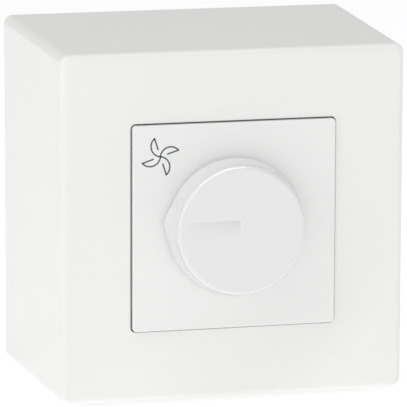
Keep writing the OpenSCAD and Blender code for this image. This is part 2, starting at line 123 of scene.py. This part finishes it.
def circle_loop(radius, z):
    """One loop around a circle, with as many points as a rounded square has."""
    count = 4 * (CORNER_STEPS + 1)
    turns = [2 * math.pi * (i + 0.5) / count for i in range(count)]
    return [(radius * math.cos(a), radius * math.sin(a), z) for a in turns]


def add_loop(bm, points):
    """Vertices at points of the wall frame."""
    return [bm.verts.new(wall(*p)) for p in points]


def skin(bm, a, b):
    """A band of quads between two loops with the same number of points."""
    n = len(a)
    return [bm.faces.new((a[i], a[(i + 1) % n], b[(i + 1) % n], b[i])) for i in range(n)]


def finish_mesh(name, bm, weighted=True):
    """Turns a bmesh into an object with outward, smooth normals that break at sharp edges."""
    bmesh.ops.remove_doubles(bm, verts=bm.verts, dist=0.0005 * MM)
    bmesh.ops.recalc_face_normals(bm, faces=bm.faces)
    for face in bm.faces:
        face.smooth = True
    for edge in bm.edges:
        if len(edge.link_faces) == 2 and edge.calc_face_angle() > SHARP_ANGLE:
            edge.smooth = False
    mesh = bpy.data.meshes.new(name)
    bm.to_mesh(mesh)
    bm.free()
    obj = bpy.data.objects.new(name, mesh)
    bpy.context.scene.collection.objects.link(obj)
    if weighted:
        normals = obj.modifiers.new("flat faces keep flat", "WEIGHTED_NORMAL")
        normals.keep_sharp = True
        normals.weight = 100
    return obj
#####
Objective — Reproduce every line of the material above exactly.

Worked solution —
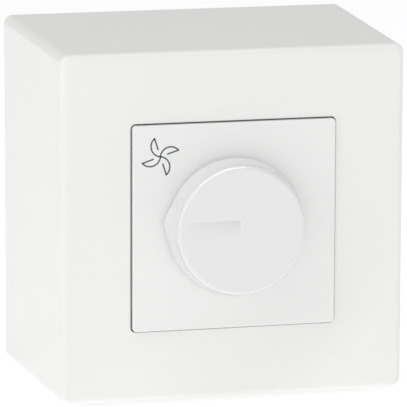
Keep writing the OpenSCAD and Blender code for this image. This is part 2, starting at line 123 of scene.py. This part finishes it.
def circle_loop(radius, z):
    """One loop around a circle, with as many points as a rounded square has."""
    count = 4 * (CORNER_STEPS + 1)
    turns = [2 * math.pi * (i + 0.5) / count for i in range(count)]
    return [(radius * math.cos(a), radius * math.sin(a), z) for a in turns]


def add_loop(bm, points):
    """Vertices at points of the wall frame."""
    return [bm.verts.new(wall(*p)) for p in points]


def skin(bm, a, b):
    """A band of quads between two loops with the same number of points."""
    n = len(a)
    return [bm.faces.new((a[i], a[(i + 1) % n], b[(i + 1) % n], b[i])) for i in range(n)]


def finish_mesh(name, bm, weighted=True):
    """Turns a bmesh into an object with outward, smooth normals that break at sharp edges."""
    bmesh.ops.remove_doubles(bm, verts=bm.verts, dist=0.0005 * MM)
    bmesh.ops.recalc_face_normals(bm, faces=bm.faces)
    for face in bm.faces:
        face.smooth = True
    for edge in bm.edges:
        if len(edge.link_faces) == 2 and edge.calc_face_angle() > SHARP_ANGLE:
            edge.smooth = False
    mesh = bpy.data.meshes.new(name)
    bm.to_mesh(mesh)
    bm.free()
    obj = bpy.data.objects.new(name, mesh)
    bpy.context.scene.collection.objects.link(obj)
    if weighted:
        normals = obj.modifiers.new("flat faces keep flat", "WEIGHTED_NORMAL")
        normals.keep_sharp = True
        normals.weight = 100
    return obj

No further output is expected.